Remarkably, Timchenko sold his 43% stake in Gunvor just one day before the sanctions were imposed. He has since then focused on his Russian assets – most prominently Novatek. Timchenko owns a 23.5% stake in Novatek whereas another key player, Leonid Mikhelson, owns a 24.8% stake. Mikhelson is also the chairman of Novatek and, with an estimated fortune of $18.4 billion (as of April 2017), he tops the list of the wealthiest Russians, according to Forbes Russia. He is not known for close connections to Putin but both Mikhelson and Timchenko have stakes in petrochemical giant Sibur in which Kirill Shamalov, believed to be Putin’s son-in-law, also has a small share (Mikhelson - 48.5%; Timchenko - 17.0%; Shamalov - 3.9%). 62 year old Mikhelson is a career oilman who keeps a remarkably low political profile. Most of his statements to the media, as well as recorded conversations with Putin and Prime Minister Medvedev focus on Novatek’s grand projects in the Arctic, emphasise the jobs they create and the contribution they make to enhancing Russia’s standing among the global exporters of energy. He is exactly the type of “doer” that the leadership needs and cherishes: his loyalty, professionalism and now stellar performance in delivering a project against all odds make him a person of formidable standing.


Following the successful launch of Yamal LNG, Novatek has announced that it would invest $47.6 billion in the Arctic by 2030. The investments should be expected to focus on the Yamal and Gydan peninsulas. In November, Novatek proceeded to sign a strategic cooperation agreement with CNPC to jointly develop Arctic LNG-2 and a memorandum of understanding with the China Development Bank Corporation for the provision of up to $3 billion in financing for the project. The plant may become operational by 2022-23, and LNG modules are expected to be built at the Kola Yard which the company is constructing outside Murmansk.

Novatek’s success has pushed the boundaries of what is possible under the Western sanctions regimes. Yamal LNG has become the world’s first LNG project inside the Arctic Circle and has confirmed Russia’s standing as an Arctic power. Politically, it has enabled Russia to stand defiant in the face of the Western sanctions and strengthen ties with Asia. Completing a highly complex project on time and on budget has moved Moscow closer to its strategic aim of preserving its leadership in hydrocarbons production and export. The combined volumes of liquefied gas produced at Sakhalin-2, Yamal LNG and Arctic LNG-2 will make Russia one of the largest global suppliers of LNG. The volumes will not yet compare to those of Qatar, which is the world’s largest LNG exporter and which Russia wants to match and surpass. Nonetheless, given the vast reserves, political determination and the newly acquired LNG experience, Russia will be in a good position to do so in the medium and long run.

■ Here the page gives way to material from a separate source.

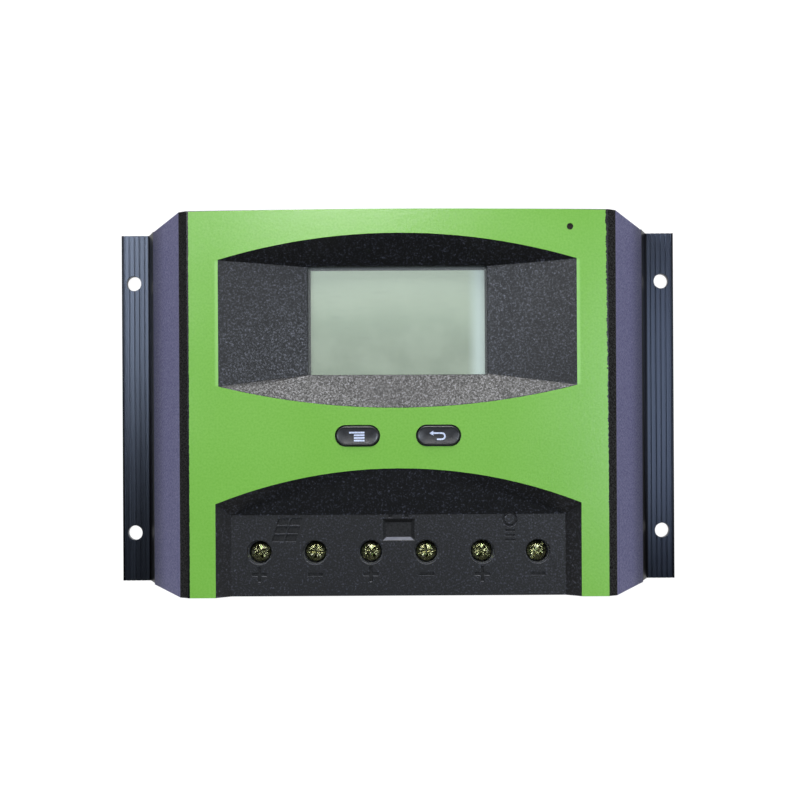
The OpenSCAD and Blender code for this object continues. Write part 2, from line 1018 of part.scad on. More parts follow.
// Round wire bridges that carry the load current
module current_shunt() {
    color("#b9976a")
        for (x = shunt_spots) {
            for (y = [-1, 1])
                rod(shunt_d, [x, shunt_y + y * (shunt_l - shunt_d) / 2], main_face_z, main_face_z + shunt_h);
            translate([x, shunt_y, main_face_z + shunt_h - shunt_d / 2])
                rotate([90, 0, 0])
                    cylinder(d = shunt_d, h = shunt_l - shunt_d, center = true);
        }
}

module driver_chips() {
    color("#26262a")
        for (y = chip_spots) {
            block([chip_l, chip_w, chip_h], [chip_x, y], main_face_z);
            for (i = [-1.5:1.5])
                block([chip_l + 2 * chip_lead_l, chip_lead_w, chip_lead_w],
                      [chip_x, y + i * chip_lead_pitch], main_face_z);
        }
}

module surge_diodes() {
    color("#303034")
        for (spot = diode_spots)
            translate([spot[0], spot[1], main_face_z + diode_d / 2])
                rotate([0, 90, 0]) {
                    cylinder(d = diode_d, h = diode_l, center = true);
                    cylinder(d = diode_lead_d, h = diode_l + diode_d, center = true);
                }
}

module supply_inductor() {
    at = [inductor_x, inductor_y];
    color("#3c3c40") {
        rod(inductor_d, at, main_face_z, main_face_z + inductor_rim);
        rod(inductor_core_d, at, main_face_z, main_face_z + inductor_h);
        rod(inductor_d - inductor_rim, at, main_face_z + inductor_rim, main_face_z + inductor_h - inductor_rim);
        rod(inductor_d, at, main_face_z + inductor_h - inductor_rim, main_face_z + inductor_h);
    }
}

// ---------------------------------------------------------------- what is drawn

heatsink_base();
front_cover();
face_paint();
cover_screws();
lcd_window();
lcd_glass();
lcd_backlight();
lcd_holder();
lcd_pins();
display_board();
display_board_screws();
control_chip();
menu_button();
menu_plunger();
menu_switch();
return_button();
return_plunger();
return_switch();
light_pipe();
status_led();
main_board();
main_board_screws();
board_spacers();
board_header();
board_socket();
terminal_block();
terminal_busbars();
terminal_screw(0);  // terminal_screw_1
terminal_screw(1);  // terminal_screw_2
terminal_screw(2);  // terminal_screw_3
terminal_screw(3);  // terminal_screw_4
terminal_screw(4);  // terminal_screw_5
terminal_screw(5);  // terminal_screw_6
terminal_cage(0);  // terminal_cage_1
terminal_cage(1);  // terminal_cage_2
terminal_cage(2);  // terminal_cage_3
terminal_cage(3);  // terminal_cage_4
terminal_cage(4);  // terminal_cage_5
terminal_cage(5);  // terminal_cage_6
mosfets();
mosfet_insulators();
mosfet_screws();
temperature_sensor();
bulk_capacitors();
current_shunt();
driver_chips();
surge_diodes();
supply_inductor();
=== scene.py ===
"""Looks of the charge controller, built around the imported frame.

Everything is in metres in the row frame: the device lies on its back, +Y is its top and
+Z comes out of the display. MM turns millimetres into metres.
"""

import json
import math

import bmesh
import bpy
from mathutils import Matrix, Vector


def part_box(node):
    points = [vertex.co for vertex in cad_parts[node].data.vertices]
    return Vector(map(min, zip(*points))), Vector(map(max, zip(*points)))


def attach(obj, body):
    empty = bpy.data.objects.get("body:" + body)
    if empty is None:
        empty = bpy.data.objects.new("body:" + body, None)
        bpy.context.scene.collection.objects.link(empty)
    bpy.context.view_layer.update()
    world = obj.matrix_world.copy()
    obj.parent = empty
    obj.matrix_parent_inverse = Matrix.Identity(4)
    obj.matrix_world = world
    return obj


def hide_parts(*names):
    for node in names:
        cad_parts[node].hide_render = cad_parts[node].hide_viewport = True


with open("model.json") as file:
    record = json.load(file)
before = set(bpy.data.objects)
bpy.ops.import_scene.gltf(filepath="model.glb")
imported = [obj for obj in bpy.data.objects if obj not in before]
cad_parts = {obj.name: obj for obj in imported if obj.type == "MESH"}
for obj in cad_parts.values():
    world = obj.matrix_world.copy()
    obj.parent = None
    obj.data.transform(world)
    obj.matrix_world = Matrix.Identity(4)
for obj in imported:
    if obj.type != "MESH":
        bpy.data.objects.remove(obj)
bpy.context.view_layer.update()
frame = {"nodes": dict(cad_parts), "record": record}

MM = 0.001
NODES = frame["nodes"]
RECORD = frame["record"]

# ------------------------------------------------------------------ places read from the frame

FRONT_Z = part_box("face_paint")[1].z
BAY_DEPTH = 4.2 * MM
BAY_FLOOR_Z = FRONT_Z - BAY_DEPTH

# Marks engraved in the bay's floor: all lie below this Y, and none is deeper than this
MARKS_TOP_Y = -30 * MM
MARKS_DEPTH = 1.0 * MM

# Distances from the middle plane across X
SHOULDER_X = 64.9 * MM
SKIRT_SHADE_X = (75.0 * MM, 82.0 * MM)
RECESS_X = 55.3 * MM
PAINT_END_LEFT = 64.4 * MM
PAINT_END_RIGHT = 64.75 * MM
FLANGE_BEND_X = (81.8 * MM, 86.3 * MM)
FLANGE_EDGE_X = 94.4 * MM

# Lower and upper end of the display recess's upright edges
RECESS_Y = (5.0 * MM, 44.6 * MM)


def middle(node):
    """Middle of a CAD node's box."""
    low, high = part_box(node)
    return (low + high) / 2


# ------------------------------------------------------------------ colours and material nodes


def srgb(red, green, blue):
    """Linear RGBA of a colour given on the 0 to 255 screen scale."""
    def linear(value):
        share = value / 255
        if share <= 0.04045:
            return share / 12.92
        return ((share + 0.055) / 1.055) ** 2.4
    return (linear(red), linear(green), linear(blue), 1.0)


def grey(value):
    return (value, value, value, 1.0)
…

Russia’s Political Economy: A Slow and Uncertain Recovery

By Richard Connolly

In 2017, the Russian economy recorded annual GDP growth for the first time since 2014. The most recent estimates suggest that GDP growth of 1.8% should be expected for the year as a whole, although the rate of year-on-year growth did slow towards the end of the year. This performance was in line with the average of most official forecasts made at the beginning of 2017 when annual growth of between 1.5-2% was forecast.

While this represented the best annual performance since 2012, the pace of the recovery was disappointing considering the protracted and severe nature of the 2015-16 recession. Moreover, with global GDP rising by around 3.6% in 2017, Russia’s share of global output continued to decline. This trend looks unlikely to change in the near future: most official forecasts – whether from the IMF and World Bank, or from Russia’s Central Bank or Ministry for Economic Development – envisage Russian GDP growth of between 1.7-2.2% over the next two years. Thus, while the economy certainly did not collapse after 2014, it has performed poorly relative to many countries that Moscow would consider to be economic competitors. 

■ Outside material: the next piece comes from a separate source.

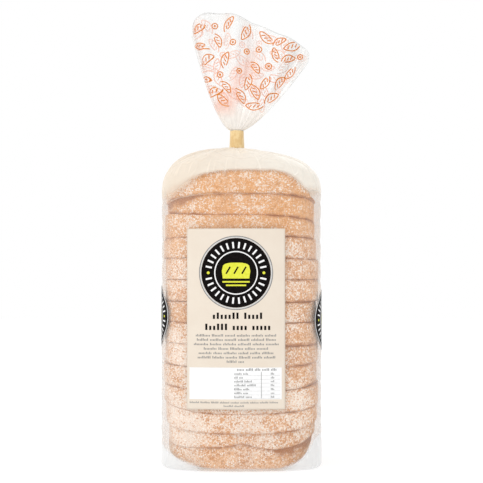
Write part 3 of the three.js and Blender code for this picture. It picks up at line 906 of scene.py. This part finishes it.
# Label
# A tall label of cream paper, stuck on the film of the front, so that it follows the crown of the loaf.
LABEL_MIDDLE = -3.45 * mm
LABEL_WIDTH = 62.3 * mm
LABEL_FROM = 39.3 * mm
LABEL_HEIGHT = 114.2 * mm
LABEL_LIFT = 0.3 * mm
LABEL_THICKNESS = 0.12 * mm


def on_front(x, z, lift=0.0):
    """A point of the label: in depth the bag's crowned front, with a slow ripple of 0.12 mm, and a lift."""
    x, z = np.broadcast_arrays(x, z)
    across = np.abs(x) / BAG_HALF_WIDTH
    flat = (1 - across ** CORNER_POWER) ** (1 / CORNER_POWER)
    depth = (FRONT_DEPTH - CROWN_RISE) * flat + CROWN_RISE * (1 - across ** 2)
    ripple = 0.12 * mm * lumps(np.stack([x, 0 * x, z], -1), 17 * mm, 41)
    return np.stack([x, -(depth + LABEL_LIFT + lift) + ripple, z], -1)


cream_paper, tree, output = new_material("cream_paper")
place = put(tree, "ShaderNodeTexCoord").outputs["Object"]
mottle = noise(tree, place, 12 * mm, 3)
fibres = noise(tree, place, 0.5 * mm, 3, 0.7)
bump = put(tree, "ShaderNodeBump", {"Height": fibres, "Strength": 0.15, "Distance": 0.05 * mm})
colour = blend(tree, ranged(tree, mottle, 0.3, 0.7), (0.765, 0.672, 0.566, 1), (0.786, 0.698, 0.592, 1))
shader = put(tree, "ShaderNodeBsdfPrincipled", {
    "Base Color": colour, "Roughness": ranged(tree, fibres, 0.3, 0.7, 0.5, 0.6),
    "Specular IOR Level": 0.3, "Normal": bump.outputs["Normal"],
})
tree.links.new(shader.outputs[0], output.inputs["Surface"])
label_x = LABEL_MIDDLE + LABEL_WIDTH * np.linspace(-0.5, 0.5, 48)
label_z = LABEL_FROM + LABEL_HEIGHT * np.linspace(0, 1, 80)[:, None]
label = new_mesh("label_sheet", on_front(label_x, label_z), grid_faces(80, 48), cream_paper)
sheet = label.modifiers.new("paper_thickness", "SOLIDIFY")
sheet.thickness = LABEL_THICKNESS
sheet.offset = -1
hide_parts("front_label")
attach(label, "root")


# Label print
# A round emblem of plain bars and a loaf, under it dark blocks as headings and small print, and a white
# panel that holds a small ruled table. All of it is ink on the label, up to 0.13 mm high.
EMBLEM_RADIUS = 23.45 * mm
EMBLEM_HEIGHT = 125.4 * mm
FIRST_LIFT = 0.05 * mm
SECOND_LIFT = 0.09 * mm
THIRD_LIFT = 0.13 * mm


def box_patch(x0, x1, z0, z1):
    """A rectangle of the plane, cut every 3 mm across so that it can follow the crown."""
    x = np.linspace(x0, x1, 2 + int((x1 - x0) / (3 * mm)))
    return np.stack(np.meshgrid(x, np.array([z0, z1])), -1)


def ring_patch(inner, outer, start=0.0, end=2 * np.pi):
    """A flat ring round the origin, or a part of one, between two radii."""
    around = np.linspace(start, end, 2 + int(40 * (end - start) / np.pi))[:, None]
    radius = np.array([inner, outer])
    return np.stack([radius * np.cos(around), radius * np.sin(around)], -1)


def disc_patch(radius):
    """A round disc as a grid: a square, its x times the root of 1 - y^2 / 2 and its y times that of x."""
    x, y = np.meshgrid(np.linspace(-1, 1, 41), np.linspace(-1, 1, 41))
    return np.stack([x * np.sqrt(1 - y * y / 2), y * np.sqrt(1 - x * x / 2)], -1) * radius


def emblem():
    """The round emblem's patches about its middle, as rows of ink, lift and patches."""
    bars = [
        turned_by(box_patch(15.6 * mm, 19.6 * mm, -0.55 * mm, 0.55 * mm), np.radians(angle))
        for angle in range(0, 360, 12) if angle % 180
    ]
    across = np.linspace(-9, 9, 25) * mm
    crown = 5.2 * mm * (1 - np.abs(across / (9 * mm)) ** 3.2) ** (1 / 3.2) + 1.2 * mm
    loaf = np.stack([np.stack([across * 0.93, 0 * across - 3.6 * mm], -1), np.stack([across, crown], -1)])
    slash = np.linspace(0, 1, 7)[:, None]
    slashes = [
        ribbon(slash * (2.6 * mm, 4.4 * mm) + (at * mm, -0.6 * mm), 1.0 * mm) for at in (-6.3, -1.3, 3.7)
    ]
    shelf = [
        box_patch(-half * mm, half * mm, low * mm, (low + 1) * mm)
        for half, low in ((8.6, -6.2), (6.4, -8.4))
    ]
    studs = [disc_patch(0.9 * mm) + (side * 17.6 * mm, 0) for side in (-1, 1)]
    return [
        ("grey", FIRST_LIFT, [ring_patch(22.9 * mm, EMBLEM_RADIUS)]),
        ("pale", FIRST_LIFT, [ring_patch(22.2 * mm, 22.8 * mm)]),
        ("black", FIRST_LIFT, [disc_patch(22 * mm)]),
        ("white", SECOND_LIFT, [ring_patch(13.1 * mm, 13.8 * mm), *bars]),
        ("yellow", SECOND_LIFT, [loaf, *shelf, *studs]),
        ("black", THIRD_LIFT, slashes),
    ]


def word_blocks(x0, x1, base, tall, words):
    """A row of small upright blocks in word-long groups between two ends, as a line of print."""
    pitch = tall * 0.62
    count = int((x1 - x0) / pitch)
    gaps = np.linspace(0, count, words + 1)[1:-1] + chance.uniform(-0.8, 0.8, words - 1)
    heights = chance.choice([0.66, 0.66, 1.0], count) * tall
    return [
        box_patch(x0 + pitch * i, x0 + pitch * (i + 0.55), base, base + heights[i])
        for i in range(count) if i not in np.round(gaps)
    ]


inks = {
    "black": ink_material("black_ink", (0.004, 0.003, 0.003, 1), (0.008, 0.006, 0.006, 1), 0.4, gloss=0.04),
    "grey": ink_material("grey_ink", (0.20, 0.20, 0.20, 1), (0.28, 0.28, 0.28, 1), 0.45),
    "pale": ink_material("pale_grey_ink", (0.60, 0.60, 0.60, 1), (0.68, 0.68, 0.68, 1), 0.45),
    "white": ink_material("white_ink", (0.88, 0.88, 0.88, 1), (0.93, 0.93, 0.93, 1), 0.45),
    "yellow": ink_material("yellow_ink", (0.70, 0.72, 0.045, 1), (0.78, 0.79, 0.07, 1), 0.45),
}
printed = [
    (ink, lift, [patch + (LABEL_MIDDLE, EMBLEM_HEIGHT) for patch in patches])
    for ink, lift, patches in emblem()
]
headings = word_blocks(-18.1 * mm, 16.0 * mm, 96.3 * mm, 4.0 * mm, 2)
headings += word_blocks(-22.9 * mm, 21.4 * mm, 89.3 * mm, 4.0 * mm, 3)
small_lines = [
    (-28.9, 22.9, 85.2), (-28.2, 22.9, 82.5), (-30.1, 24.2, 79.7), (-23.8, 17.9, 76.9), (-27.0, 21.0, 74.1),
    (-27.6, 21.7, 71.4), (-9.3, 2.7, 68.7),
]
small_print = []
for x0, x1, base in small_lines:
    small_print += word_blocks(x0 * mm, x1 * mm, base * mm, 1.5 * mm, max(2, int((x1 - x0) / 8)))
table_rows = np.array([61.2, 58.8, 56.4, 54.0, 51.5, 49.1, 46.7]) * mm
table_ends = chance.uniform(1.5, 10.3, len(table_rows)) * mm
table = word_blocks(-2.7 * mm, 22.9 * mm, 63.7 * mm, 1.5 * mm, 5)
for base, end in zip(table_rows, table_ends):
    table += word_blocks(-4.5 * mm, end, base, 1.3 * mm, 2)
    table += word_blocks(18.5 * mm, 21.0 * mm, base, 1.3 * mm, 1)
rules = [box_patch(-4.5 * mm, 24.4 * mm, base - 0.62 * mm, base - 0.42 * mm) for base in table_rows]
footer = word_blocks(-32.7 * mm, 23.6 * mm, 43.2 * mm, 1.1 * mm, 9)
footer += word_blocks(-11.2 * mm, 2.1 * mm, 41.0 * mm, 1.1 * mm, 2)
printed += [
    ("black", FIRST_LIFT, headings),
    ("grey", FIRST_LIFT, small_print + footer),
    ("white", FIRST_LIFT, [box_patch(-32.9 * mm, 25.4 * mm, 45.7 * mm, 65.7 * mm)]),
    ("grey", SECOND_LIFT, table + [box_patch(12.35 * mm, 12.65 * mm, 46.4 * mm, 63.0 * mm)]),
    ("pale", SECOND_LIFT, rules),
]
for ink in inks:
    laid = [
        on_front(patch[..., 0], patch[..., 1], lift)
        for kind, lift, patches in printed if kind == ink for patch in patches
    ]
    new_patches(f"label_{ink}", laid, inks[ink])


# Side badges
# The same emblem, a little smaller, printed on the film of each side of the bag. It starts on the side and
# runs round the front corner.
BADGE_DEPTH = -19.0 * mm
BADGE_SIZE = 0.835
LEFT_BADGE_HEIGHT = 97.8 * mm
RIGHT_BADGE_HEIGHT = 95.2 * mm
BADGE_LIFT = 0.1 * mm

side_x, side_y = bag_outline(np.linspace(-0.2, 0.24, 900))
side_step = np.stack([np.gradient(side_x), np.gradient(side_y)])
side_length = np.cumsum(np.linalg.norm(side_step, axis=0))
side_out_x, side_out_y = np.stack([side_step[1], -side_step[0]]) / np.linalg.norm(side_step, axis=0)


def on_side(side, height, patch, lift):
    """A patch laid on the bag's left side, -1, or its right side, 1, round the badge's middle.

    Its flat way across is taken as length along the bag's level outline, from the middle's depth, and the
    lift is along the outline's outward normal. The right side is the left one mirrored.
    """
    length = np.interp(-BADGE_DEPTH, -side_y, side_length) - side * BADGE_SIZE * patch[..., 0]
    off = BADGE_LIFT + lift
    x, y, out_x, out_y = (
        np.interp(length, side_length, row) for row in (side_x, side_y, side_out_x, side_out_y)
    )
    return np.stack([-side * (x + off * out_x), y + off * out_y, height + BADGE_SIZE * patch[..., 1]], -1)


for side, name, height in ((-1, "left_badge", LEFT_BADGE_HEIGHT), (1, "right_badge", RIGHT_BADGE_HEIGHT)):
    for ink in ("grey", "pale", "black", "white", "yellow"):
        laid = [
            on_side(side, height, patch, lift)
            for kind, lift, patches in emblem() if kind == ink for patch in patches
        ]
        badge = new_patches(f"{name}_{ink}", laid, inks[ink])
        if ink == "black":
            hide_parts(name)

Growth was driven primarily by the rising value of crude and refined oil exports. In 2017, joint efforts by Russia and OPEC to support prices through production cuts proved successful in supporting prices of over $50 per barrel. These negotiations were carried out by Alexander Novak, Minister for Energy since 2012, sometimes against the backdrop of opposition to production cuts from powerful figures in the oil industry, such as Igor Sechin, CEO of Rosneft, and Vagit Alekperov, President of Lukoil. Nevertheless, global inventories of oil remain high, prompting the extension of the Russia-OPEC deal to the end of 2018. For Russia and other oil exporters, much will depend on what happens to global oil inventories. On the one hand, forecasts from the International Energy Agency (IEA) suggest that inventory levels may rise in the coming months, despite the output cut. If so, oil prices are unlikely to rise significantly, and could even fall. On the other hand, if inventories follow the trajectory of 2017 and continue to fall, a closer gap between supply and demand could result in any geopolitical shocks – unrest in Iran or Venezuela, for example, or conflict on the Korean peninsula – exerting disproportionately strong upward pressure on prices. As ever with Russia, the price of oil will be the key economic variable to watch in the coming months. 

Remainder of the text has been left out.